If banks had more capital, wouldn’t they take less risk, because the bankers would have more to lose? I’m not sure the answer is yes, because the capital is still other people’s money. A better argument in favor of stricter capital requirements is that if there were more capital and less debt in the system, then the likelihood would diminish that short-term lenders and depositors would get scared enough to create a run. But in the gigantic, murky, interconnected world of global finance, I’m not sure there’s any amount of capital—any amount that still allows the system to function, that is—that would provide enough comfort under all circumstances.

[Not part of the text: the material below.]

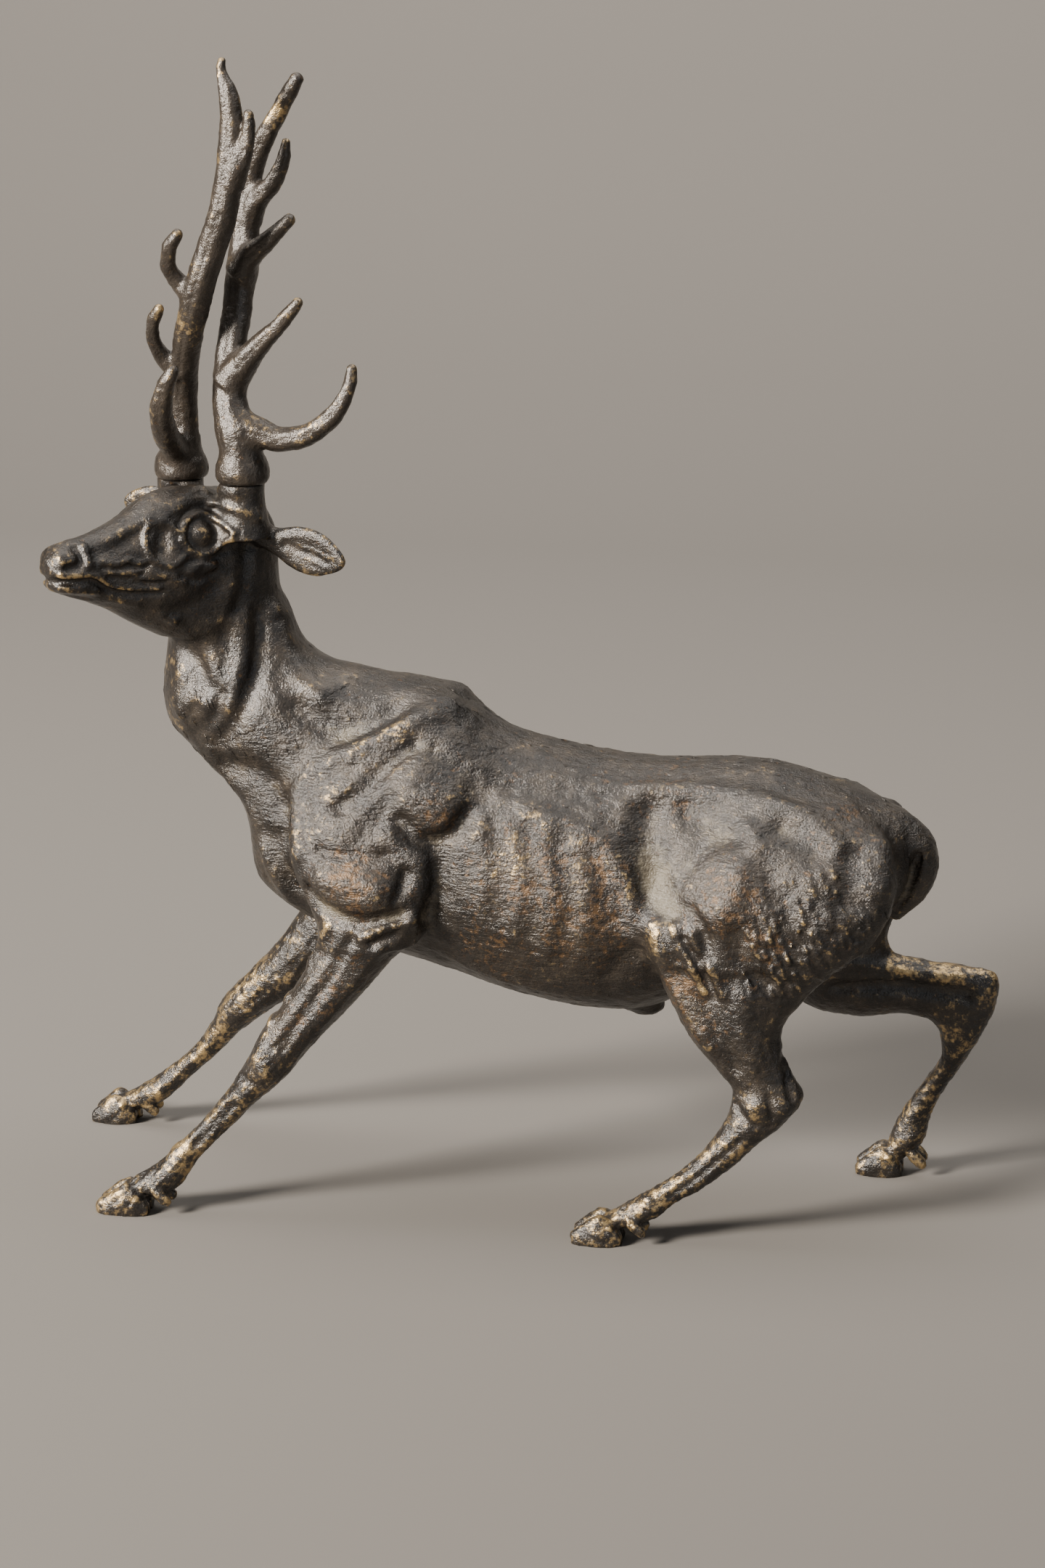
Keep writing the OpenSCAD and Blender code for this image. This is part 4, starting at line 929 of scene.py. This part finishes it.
wire.put(shown.inputs["Metal"], wire.math("MULTIPLY", wire.math("ADD", wire.math("MULTIPLY", worn, 0.4), 0.52), clear))
rough = wire.math("ADD", 0.2, wire.math("MULTIPLY", spot, 0.24))
rough = wire.math("ADD", rough, wire.math("MULTIPLY", rusty, 0.14))
wire.put(shown.inputs["Roughness"], wire.math("ADD", rough, wire.math("MULTIPLY", dusty, 0.3)))
height = wire.math("ADD", wire.math("MULTIPLY", spot, 0.8), wire.math("MULTIPLY", fine, 0.55))
wire.put(shown.inputs["Height"], wire.math("SUBTRACT", height, wire.math("MULTIPLY", worn, 0.12)))

hair = new_group("chased_hair", [], [("Height", "NodeSocketFloat")])
wire = Wiring(hair)
shown = wire.node("NodeGroupOutput")
wire.put(shown.inputs["Height"], wire.speckle(1.0, 3, 0.6, (520, 1300, 2200)))


def bronze_finish(name, wear, bump, hair_depth, **colours):
    material = bpy.data.materials.new(name)
    material.use_nodes = True
    wire = Wiring(material.node_tree)
    shader = material.node_tree.nodes["Principled BSDF"]
    layers = wire.node("ShaderNodeGroup", node_tree=patina)
    layers.inputs["Wear"].default_value = wear
    for label, value in colours.items():
        layers.inputs[label].default_value = (*value, 1)
    for output, socket in (("Color", "Base Color"), ("Metal", "Metallic"), ("Roughness", "Roughness")):
        wire.put(shader.inputs[socket], layers.outputs[output])
    strokes = wire.node("ShaderNodeGroup", node_tree=hair)
    height = wire.math("ADD", layers.outputs["Height"], wire.math("MULTIPLY", strokes.outputs["Height"], hair_depth))
    relief = wire.node("ShaderNodeBump")
    relief.inputs["Strength"].default_value = bump
    relief.inputs["Distance"].default_value = 0.00035
    wire.put(relief.inputs["Height"], height)
    wire.put(shader.inputs["Normal"], relief.outputs["Normal"])
    wire.put(shader.inputs["Coat Normal"], relief.outputs["Normal"])
    shader.inputs["IOR"].default_value = 1.6
    shader.inputs["Coat Weight"].default_value = 0.35
    shader.inputs["Coat Roughness"].default_value = 0.28
    return material


def fit(piece, finish, slot, *nodes, body="stag"):
    piece.data.materials.clear()
    piece.data.materials.append(finish)
    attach(piece, body)
    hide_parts(*nodes)


dark_bronze = bronze_finish("dark_patinated_bronze", 0.0, 0.7, 0.9)
leg_bronze = bronze_finish("rubbed_leg_bronze", 0.02, 0.6, 0.5)
face_bronze = bronze_finish("chased_face_bronze", 0.0, 0.55, 0.4)
antler_bronze = bronze_finish("handled_antler_bronze", -0.06, 0.5, 0.2, Patina=(0.026, 0.02, 0.015))
for node, piece in castings.items():
    finish, slot = dark_bronze, "bronze"
    if node in ("foreleg_left", "foreleg_right", "hindleg_right"):
        finish, slot = leg_bronze, "rubbed_bronze"
    elif node == "hindleg_left":
        finish = leg_bronze
    elif node in ("neck_and_head", "ear_left", "ear_right"):
        finish = face_bronze
    elif node.startswith("antler"):
        fit(piece, antler_bronze, "antler_bronze", node, body=node)
        continue
    fit(piece, finish, slot, node)

# Coat -------------------------------------------------------------------
# Short raised hairs over the body, left by the modeller's comb in the wax and
# cast with it. They lie along the coat, thickest on the neck, ribs and thigh.

HAIR_LENGTH, HAIR_WIDTH, HAIR_HEIGHT = 1.3, 0.34, 0.16


def lock_shape():
    """One low-polygon hair: a pointed drop, one unit long, wide and high."""
    rings = [[[x, 0, 0], [0, 0, r], [0, r, 0]] for x, r in ((-0.5, 0.1), (-0.2, 0.5), (0.15, 0.4), (0.5, 0.06))]
    points, caps, sides = skin_over(rings, steps=1, sides=6)
    mesh = bpy.data.meshes.new("coat_hair_shape")
    mesh.from_pydata([tuple(p) for p in points], [], [tuple(f[::-1]) for f in (*caps, *sides)])
    shape = bpy.data.objects.new("coat_hair_shape", mesh)
    return shape


comb = bpy.data.node_groups.new("combed_coat", "GeometryNodeTree")
for label, kind, value in (("Geometry", "NodeSocketGeometry", None), ("Hair", "NodeSocketObject", None),
                           ("Length", "NodeSocketFloat", 0.001), ("Width", "NodeSocketFloat", 0.0003),
                           ("Height", "NodeSocketFloat", 0.0002), ("Density", "NodeSocketFloat", 100000.0),
                           ("Seed", "NodeSocketInt", 5), ("Material", "NodeSocketMaterial", None)):
    socket = comb.interface.new_socket(label, in_out="INPUT", socket_type=kind)
    if value is not None:
        socket.default_value = value
comb.interface.new_socket("Geometry", in_out="OUTPUT", socket_type="NodeSocketGeometry")
wire = Wiring(comb)
given, shown = wire.node("NodeGroupInput").outputs, wire.node("NodeGroupOutput")
scatter = wire.node("GeometryNodeDistributePointsOnFaces", distribute_method="RANDOM")
thickness = wire.node("GeometryNodeInputNamedAttribute", data_type="FLOAT")
thickness.inputs["Name"].default_value = "tufts"
wire.put(scatter.inputs["Mesh"], given["Geometry"])
wire.put(scatter.inputs["Density"], wire.math("MULTIPLY", thickness.outputs["Attribute"], given["Density"]))
wire.put(scatter.inputs["Seed"], given["Seed"])
lie = wire.node("GeometryNodeInputNamedAttribute", data_type="FLOAT_VECTOR")
lie.inputs["Name"].default_value = "lie"
turn = wire.node("FunctionNodeAlignRotationToVector", axis="X", pivot_axis="Z")
wire.put(turn.inputs["Rotation"], scatter.outputs["Rotation"])
wire.put(turn.inputs["Vector"], lie.outputs["Attribute"])
stray = wire.node("FunctionNodeRandomValue", data_type="FLOAT")
stray.inputs["Min"].default_value, stray.inputs["Max"].default_value = 0.55, 1.35
wire.put(stray.inputs["Seed"], given["Seed"])
size = wire.node("ShaderNodeCombineXYZ")
for axis, label in zip("XYZ", ("Length", "Width", "Height")):
    wire.put(size.inputs[axis], wire.math("MULTIPLY", given[label], stray.outputs[1]))
sown = wire.node("GeometryNodeInstanceOnPoints")
hair_object = wire.node("GeometryNodeObjectInfo")
wire.put(hair_object.inputs["Object"], given["Hair"])
wire.put(sown.inputs["Points"], scatter.outputs["Points"])
wire.put(sown.inputs["Instance"], hair_object.outputs["Geometry"])
wire.put(sown.inputs["Rotation"], turn.outputs["Rotation"])
wire.put(sown.inputs["Scale"], size.outputs[0])
real = wire.node("GeometryNodeRealizeInstances")
wire.put(real.inputs["Geometry"], sown.outputs["Instances"])
dressed = wire.node("GeometryNodeSetMaterial")
wire.put(dressed.inputs["Geometry"], real.outputs["Geometry"])
wire.put(dressed.inputs["Material"], given["Material"])
wire.put(shown.inputs["Geometry"], dressed.outputs["Geometry"])

# Where the comb went: (x, y, z), radius, strength
combed = [((-3, 0, 62), 15, 0.7), ((-22, 0, 58), 11, 0.8), ((40, 0, 52), 11, 1), ((8, 0, 56), 12, 0.8), ((-40, 0, 66), 10, 0.8),
          ((30, 0, 60), 12, 0.7), ((44, 0, 44), 9, 0.8)]


def comb_coat(name, skin, finish):
    """Sows the hairs over a casting and gives them back as one mesh of their own."""
    points = np.empty(len(skin.data.vertices) * 3, np.float32)
    skin.data.vertices.foreach_get("co", points)
    points = points.reshape(-1, 3) / MM - STATION_SHIFT
    across = points * [1, 0, 1]
    strength = patches(across, combed) * (0.5 + 0.5 * noise(points / 3.0, 21)).clip(0, 1)
    skin.data.attributes.new("tufts", "FLOAT", "POINT").data.foreach_set("value", strength.astype(np.float32))
    bearer = bpy.data.objects.new(name, skin.data)
    bpy.context.scene.collection.objects.link(bearer)
    modifier = bearer.modifiers.new("comb", "NODES")
    modifier.node_group = comb
    settings = {"Hair": hair_shape, "Length": HAIR_LENGTH * MM, "Width": HAIR_WIDTH * MM, "Height": HAIR_HEIGHT * MM,
                "Density": 0.55 / MM**2, "Seed": 5, "Material": finish}
    for socket in comb.interface.items_tree:
        if socket.name in settings:
            modifier[socket.identifier] = settings[socket.name]
    bpy.context.view_layer.update()
    hairs = bpy.data.meshes.new_from_object(bearer.evaluated_get(bpy.context.evaluated_depsgraph_get()))
    hairs.name = name
    bearer.modifiers.remove(modifier)
    bearer.data = hairs
    print(name, len(hairs.polygons), "faces")
    return bearer


hair_shape = lock_shape()
for piece_name, casting in (("stag_body_hair", "torso"), ("stag_neck_hair", "neck_and_head")):
    hairs = comb_coat(piece_name, castings[casting], dark_bronze)
    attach(hairs, "stag")

# Dowels, pins and the two antler pegs are turned steel rods
steel = bpy.data.materials.new("turned_steel")
steel.use_nodes = True
wire = Wiring(steel.node_tree)
shader = steel.node_tree.nodes["Principled BSDF"]
shader.inputs["Metallic"].default_value = 1.0
lathe = wire.speckle(900, 3, 0.6, (1, 1, 9))
wire.put(shader.inputs["Base Color"], wire.mix(lathe, (0.42, 0.41, 0.4, 1), (0.6, 0.6, 0.58, 1)))
wire.put(shader.inputs["Roughness"], wire.math("ADD", 0.22, wire.math("MULTIPLY", lathe, 0.2)))
for name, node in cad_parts.items():
    if name not in castings:
        node.data.materials.clear()
        node.data.materials.append(steel)

# Stage ------------------------------------------------------------------
# A plain pale sweep under soft studio light.


def light(name, place, target, size, power, colour):
    lamp = bpy.data.lights.new(name, "AREA")
    lamp.size, lamp.energy, lamp.color = size, power, colour
    stand = bpy.data.objects.new(name, lamp)
    stand.location = place
    stand.rotation_mode = "QUATERNION"
    stand.rotation_quaternion = (Vector(place) - Vector(target)).to_track_quat("Z", "Y")
    bpy.context.scene.collection.objects.link(stand)


floor_depth = [(-2.0, 0), (0.4, 0), (0.5, 0.02), (0.6, 0.08), (0.66, 0.18), (0.68, 0.4), (0.68, 2.5)]
floor_points = [(x, y, z) for y, z in floor_depth for x in (-3.0, 3.0)]
floor_faces = np.array([[2 * i, 2 * i + 1, 2 * i + 3, 2 * i + 2] for i in range(len(floor_depth) - 1)])
floor = new_mesh("floor", floor_points, floor_faces)
paper = bpy.data.materials.new("pale_paper")
paper.use_nodes = True
paper.node_tree.nodes["Principled BSDF"].inputs["Base Color"].default_value = (0.115, 0.105, 0.094, 1)
paper.node_tree.nodes["Principled BSDF"].inputs["Roughness"].default_value = 0.85
floor.data.materials.append(paper)

studio = bpy.data.worlds.new("studio")
bpy.context.scene.world = studio
studio.use_nodes = True
studio.node_tree.nodes["Background"].inputs["Color"].default_value = (0.92, 0.96, 1.0, 1)
studio.node_tree.nodes["Background"].inputs["Strength"].default_value = 0.1
light("key", (-0.62, -0.56, 0.46), (0, 0, 0.06), 0.24, 38, (1.0, 0.94, 0.86))
light("fill", (0.65, -0.77, 0.5), (0, 0, 0.06), 0.8, 2.2, (0.86, 0.92, 1.0))
light("backdrop", (0, 0.2, 0.6), (0, 0.75, 0.1), 0.7, 8, (1.0, 0.97, 0.93))

camera = bpy.data.cameras.new("camera")
camera.lens, camera.sensor_width = 100, 36
camera.clip_start, camera.clip_end = 0.01, 20
holder = bpy.data.objects.new("camera", camera)
azimuth, elevation, distance = math.radians(10), math.radians(16), 0.6
back = Vector((math.sin(azimuth) * math.cos(elevation), -math.cos(azimuth) * math.cos(elevation), math.sin(elevation)))
holder.location = Vector((0.00095, 0.00065, 0.0595)) + back * distance
holder.rotation_mode = "QUATERNION"
holder.rotation_quaternion = back.to_track_quat("Z", "Y")
bpy.context.scene.collection.objects.link(holder)
bpy.context.scene.camera = holder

In an ideal world, we would do a lot more than require banks to hold more capital. We’d mandate transparency in the valuation of their assets, so that outsiders had a prayer of knowing what the stuff on banks balance sheets was actually worth. We’d force banks not to rely on short-term funding, so they couldn’t have a liquidity crisis. And we’d make sure that regulators understood all the unique risks in each institution that they were regulating.

But none of that is going to happen. So maybe requiring more capital is the best we can do. But we should be aware that it’s an imperfect solution, and that getting the details wrong risks creating catastrophic problems down the road.